While China produced forecast-beating growth of 6.9 percent in the first half, many economists and investors expected fading momentum later in the year.

Those views are largely predicated on three factors — higher borrowing costs; increased property curbs to cool prices; and the shutting of some steel mills and factories to reduce air pollution.

But the driving force behind growth has been mainly rising household consumption, Zhou Xiaochuan said in remarks published on the People’s Bank of China’s website yesterday.

“China’s economic growth has slowed over the past few years ... but economic growth has rebounded this year, with GDP reaching 6.9 percent in the first half, and may achieve 7 percent in the second half,” Zhou was quoted as saying at the G30 International Banking Seminar in Washington on Sunday.

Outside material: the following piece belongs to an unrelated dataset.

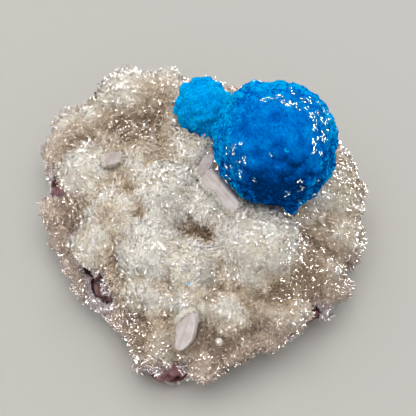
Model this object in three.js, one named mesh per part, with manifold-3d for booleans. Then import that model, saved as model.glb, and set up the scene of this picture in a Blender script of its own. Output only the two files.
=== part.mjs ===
// A cavansite specimen: two blue balls of radiating cavansite on a druse of pale stilbite, with a few
// larger stilbite tablets, on a lump of basalt that was broken flat underneath.
// Millimetres, +Z up, +Y towards the rim behind the balls. The origin is the middle of the flat underside.

import * as THREE from "three";
import { mergeVertices } from "three/addons/utils/BufferGeometryUtils.js";
import Module from "manifold-3d";

const wasm = await Module();
wasm.setup();

// Driving dimensions, in millimetres.
const BALL_RADIUS = 9.3; // the large cavansite ball, without its lobes
const SMALL_BALL_RADIUS = 4.1;
const PETALS = 13; // around the small ball's rim
const PETAL_RADIUS = 1.1;
const BALL_TIPS = 0.45; // how far single crystals stand out of a ball
const DRUSE_TIPS = 0.9; // and out of the druse
const CRYSTAL_GAP = 0.3; // between two pieces that grew against each other
const FACET_SLACK = 0.25; // extra room for a ball, because the flats of its faceted space cut inwards
const DRUSE_CLEARANCE = 0.8; // the druse's lowest crystals hang this far above the flat underside
const TABLET_BEVEL = 0.25;
const PETAL_RIM = 3.45; // how far the petals' middles are from the small ball's centre
const TUFT_OFFSET = 0.8; // sideways, of the small tuft at the small ball's near edge
const FAR_OUT = 60; // beyond every part of the specimen
const WELD = 1e-4; // corners nearer to each other than this are one

// How uneven the growth is: which share of a crust's corners stand out as a crystal's end, how far a
// corner may be out of its even place, as a share of the spacing, and a basalt corner, of its radius.
const CRYSTAL_SHARE = 1 / 3;
const CRYSTAL_SWAY = 0.5;
const BASALT_UNEVEN = 0.05;

// How finely each surface is faceted: how many times the edges of its icosahedron are cut.
const DRUSE_DETAIL = 28;
const BALL_DETAIL = 6;
const SMALL_BALL_DETAIL = 5;
const ROOM_DETAIL = 4; // the space that a ball needs in what it grew against
const SLAB_DETAIL = 2;
const BLOCK_DETAIL = 1;

// One seed for each surface keeps its chance the same every time. Each basalt block adds its number.
const SEEDS = { basalt: 11, druse: 31, ball: 5, smallBall: 7 };

// Where a piece sits and how far it reaches, as [x, y, z] and a radius or three radii.
const BALL_CENTRE = [11.2, 6.9, 26];
const SMALL_BALL_CENTRE = [0, 17.2, 18.8];
// The specimen's best side looks this way, so the small rosette and the tablets face it.
const FACING = new THREE.Vector3(0, -0.42, 0.91).normalize();

const BASALT_BLOCKS = [
  { at: [-1, 1, 3.2], radii: [20.5, 19.5, 6.8] }, // the slab that the druse grew on
  { at: [5, -8, 3.5], radii: [13.5, 11, 5.5] },
  { at: [-13.4, -8.2, 5.2], radii: [4.8, 4.4, 4.2] }, // bare along the seam at the near left
  { at: [-5.4, -20.6, 3.4], radii: [4.1, 3.6, 3.5] }, // bare at the near tip
  { at: [15.6, -11.2, 5], radii: [4.2, 3.8, 4] }, // bare at the near right
  { at: [-21.5, 8.4, 5.6], radii: [3.9, 3.8, 3.4] }, // bare on the left flank
];

// The druse's crystals point away from here, below its underside. A core around it, which is cut away
// with all that is below the underside, closes the surface where no mound is in the way.
const DRUSE_CENTRE = [-0.5, 2.5, -12];
const DRUSE_CORE_RADIUS = 6;

// The druse's filling, which carries the mounds and leaves no hollow between them and the basalt.
const DRUSE_BODY = [
  { at: [-8, 7.5, 8.5], radii: [14, 14.5, 7.6] },
  { at: [9, 6.5, 8], radii: [13.6, 14.5, 8.2] },
  { at: [-5, -6.5, 8.8], radii: [11.5, 10.5, 6.6] },
  { at: [8, -8, 8.4], radii: [12, 9, 7.2] },
  { at: [0, -14.5, 6], radii: [8.5, 7.5, 5.6] },
];

// Mounds of radiating crystals, as [x, y, z, radius].
const TOP_MOUNDS = [
  [-12.2, 22.1, 12.5, 5.2],
  [-6.1, 22.4, 13, 4.2],
  [-21.6, 18.6, 9.5, 3.1],
  [-17.3, 19.3, 10.5, 3.6],
  [-24, 14.4, 8.4, 2.9],
  [-18.9, 8.5, 12.5, 4.6],
  [-2.1, 11, 16.2, 3.6],
  [-10.9, 11.4, 14.3, 4.2],
  [-5.6, 2.8, 16, 5.2],
  [0.8, 1.4, 15.2, 4.2],
  [-23.6, 4.2, 6.6, 3.2],
  [-14.1, -0.1, 14.3, 4.2],
  [-17.3, -4.4, 12.5, 3.8],
  [-8.5, -6.7, 15.3, 5.2],
  [-2.1, -9.1, 14.8, 4.2],
  [8.3, -5.1, 14.8, 7],
  [-8.5, -12.7, 12, 4],
  [-2.1, -14.1, 12.4, 3.8],
  [20.8, 5.3, 10.5, 5.4],
  [21.6, -1.4, 9, 4.3],
  [18.6, -8.6, 9, 4],
  [13.1, -14.2, 9.6, 4],
  [4.2, -16.2, 11, 4],
  [-6.9, -19, 8.6, 4.4],
  [5.4, -19.2, 7.6, 3.6],
  [10.2, -16.8, 6, 3.1],
  [0.2, -21.6, 6.2, 3.6],
  [0.3, 22, 12, 3.7],
  [6, 20.4, 12, 3.6],
  [11.5, 18.4, 11, 5],
  [17.1, 15.6, 10, 4.6],
  [21.4, 11.4, 9.5, 3.4],
];
const SIDE_MOUNDS = [
  [21.8, -8.8, 5.6, 2.8],
  [17.8, -12.4, 5.2, 2.5],
  [12.8, -15.6, 4.2, 2.4],
  [-18.5, -8.4, 5, 2.6],
  [-15.7, -11.1, 5, 2.4],
  [-13.2, -13.5, 4.8, 2.3],
  [-10.6, -15.6, 4.6, 2.2],
  [-9.6, -18.2, 4.6, 2.4],
  [-9.2, -20.6, 3.8, 2.2],
  [-22.6, -0.2, 5, 2.7],
  [-20.6, -4.4, 5.4, 2.7],
  [-24.3, 11.6, 4.6, 2.5],
  [-22.2, 15.6, 5, 3],
  [-18.2, 19.4, 5.4, 3.4],
  [-11.5, 22.8, 5.8, 3.8],
  [-4, 24, 5.8, 3.6],
  [3.6, 23.6, 5.6, 3.6],
  [10.8, 21.4, 5.4, 3.8],
  [17.2, 17, 5.2, 3.6],
  [21.4, 11.2, 4.8, 3.4],
  [23, 4.6, 4.8, 3],
  [22.8, -2.6, 4.8, 3],
];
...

The government’s 2017 growth target is around 6.5 percent. Zhou’s estimate implies expansion of about 6.95 percent.

Economists had expected growth to ease to 6.8 percent in the third quarter and 6.6 percent in the fourth, but the impact of the shutdowns is a wild card.

“Growth in the second half will be slower ... I don’t think 7 percent growth is very possible,” said Xu Hongcai, deputy chief economist at the China Center for International Economic Exchanges think tank in Beijing.

“Investment and consumption growth have eased. And foreign trade is not likely to be as strong as in the first half.”

Last week, the International Monetary Fund reiterated its stance that there may be a greater chance of a sharp slowdown in China if authorities delay the withdrawal of stimulus as they focus on growth targets.

China will report third-quarter gross domestic product on Thursday. September data so far has shown imports and bank lending grew more than expected, while exports picked up.

Other data on Thursday is expected to reinforce the view that China is still in high gear, with growth in industrial output and retail sales seen accelerating while fixed investment may hold at a roughly steady pace.

Private business surveys, however, suggest the recovery has not been balanced, with large state-run firms reaping more of the benefits from robust growth than smaller, private companies who don’t enjoy the same access to cheap credit.

Zhou also said China remains confident in its ability to fend off systemic risks and keep its fundamentals healthy and stable.

Risks in so-called shadow banking have eased somewhat, while non-performing loans are still at a relatively low level, the central bank said.

Chinese authorities are trying to walk a fine line by containing riskier types of financing and slowing a build-up in debt without stunting economic growth.

Raymond Yeung, chief economist for China at ANZ in Hong Kong, said China needs to pay attention to high loan growth even if more funds are now flowing into real investment rather than speculative activity.